Mechanistic Insights into Effects of Perforation Direction on Thermal Hydraulic Performance of Ribs in a Rectangular Cooling Channel

Abstract

This study investigates the turbulent flow characteristics and heat transfer performance within a rectangular cooling channel with an aspect ratio of 5:3 and featuring perforated ribs, then explores the effects of the rib perforation directions on its thermal hydraulic performance. Through experimental tests (transient thermographic liquid crystal technique) and numerical simulations, it is demonstrated that horizontal perforated ribs can effectively reduce pressure loss at a high Reynolds number while maintaining notable heat transfer enhancement. Additionally, changing the rib perforation directions results in diverse effects on flow field and heat transfer.
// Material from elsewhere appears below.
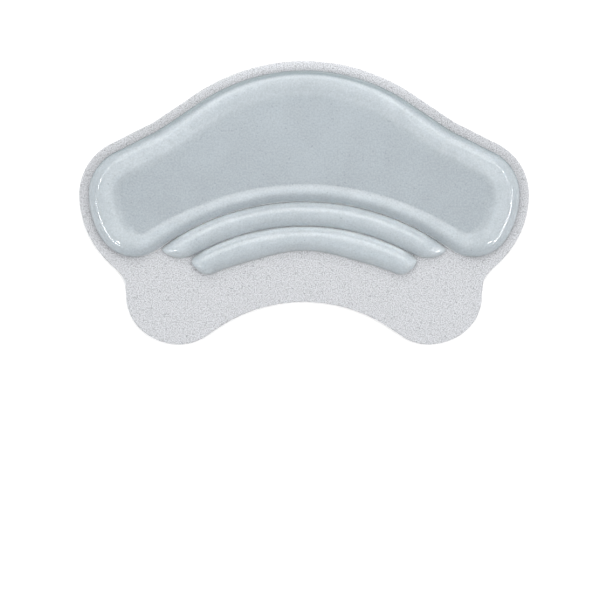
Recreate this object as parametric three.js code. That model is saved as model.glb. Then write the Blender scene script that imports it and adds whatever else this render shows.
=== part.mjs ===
// A self-adhesive gel heel grip, lying on its tacky back as it comes out of the pack.
// Millimetres. X runs across the pad, Y from the two tabs to the domed edge, Z up out of the padded face.
// The origin is on the underside, in the middle of the pad's width and height.
import * as THREE from "three";

// The sheet that everything sits on
const padWidth = 100; // across the two rounded ends
const padHeight = 63; // from the foot of the tabs to the top of the dome
const sheetThickness = 1.0;
const sheetEdgeRound = 0.3; // rounding of the sheet's upper edge
const filmThickness = 0.3; // tacky film under the sheet
const filmSetback = 0.35; // the film's edge stays this far inside the sheet's

// The raised gel cushion
const flangeWidth = 2.1; // bare sheet left outside the cushion
const cushionHeight = 2.8; // crest of the rim above the sheet
const rimAtMiddle = 2.3; // edge to crest, on the pad's centre line
const rimAtEnds = 4.7; // edge to crest, at the rounded ends
const rimGrowth = 3; // the power with which the rim widens towards the ends
const dishRun = 2.8; // crest to the flat floor of the dish
const dishDepth = 0.45;
const cushionCornerRadius = 8.8; // where the cushion's ends turn under to its hollow edge

// The hollow arc that the cushion's lower edge and both ribs share
const arcRadius = 54.5;
const apronDepth = 11.3; // bare sheet below the lower rib, on the centre line
const grooveGap = 0.3; // between neighbouring gel pieces, at the sheet

// The two gel ribs. Each end is rounded off towards a tip that lies near the rib's outer edge.
const ribHeight = 2.3;
const upperRibWidth = 5.0;
const upperRibSpan = 63.4; // between its two tips
const upperRibEnd = 6.4; // length of each rounded end
const upperRibTipInset = 0.4; // outer edge to tip
const lowerRibWidth = 5.4; // on the centre line
const lowerRibSwell = 0.6; // extra width halfway to each tip
const lowerRibSpan = 49.9;
const lowerRibEnd = 4.0;
const lowerRibTipInset = 1.1;

const sheetTop = filmThickness + sheetThickness;
// Turning between two points of an outline, in degrees: on the sheet's bends, on the cushion's corners and on
// the wide hollow arc.
const bendStep = 6;
const cornerStep = 12;
const hollowStep = 3;

// The sheet's right half, clockwise from the top of the dome to the top of the arch between the tabs.
// x is a share of half the width, y a share of the height, and heading is in degrees, anticlockwise from +X.
const sheetKnots = [
  { at: "dome top", x: 0, y: 1, heading: 0 },
  { at: "dome side", x: 0.488, y: 0.881, heading: -34 },
  { at: "saddle start", x: 0.648, y: 0.795, heading: -34 },
  { at: "saddle end", x: 0.708, y: 0.768, heading: -24.5 },
  { at: "shoulder", x: 0.854, y: 0.71, heading: -24.5 },
  { at: "rounded end", x: 1, y: 0.53, heading: -90 },
  { at: "flank", x: 0.843, y: 0.271, heading: -140 },
  { at: "notch", x: 0.795, y: 0.208, heading: -92 },
  { at: "tab side", x: 0.791, y: 0.173, heading: -90 },
  { at: "tab foot", x: 0.554, y: 0, heading: -180 },
  { at: "tab inside", x: 0.44, y: 0.0275, heading: -214 },
  { at: "arch start", x: 0.388, y: 0.0552, heading: -214 },
  { at: "arch top", x: 0, y: 0.15, heading: -180 },
];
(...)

Our results show that horizontal perforated ribs can compress the recirculation vortex behind ribs, enhancing heat transfer by flow scouring, whereas upward-tilted perforated ribs increase flow friction and weaken heat transfer due to coupling of the airflow with the separation vortices behind the ribs. Downward-tilted ribs enhance local heat transfer by directing airflow behind the rib, and can also cause detachment of vortices and reduced friction. Our results indicate that introducing horizontal perforated ribs into a rectangular internal cooling channel can decrease pressure loss without significantly compromising heat transfer performance.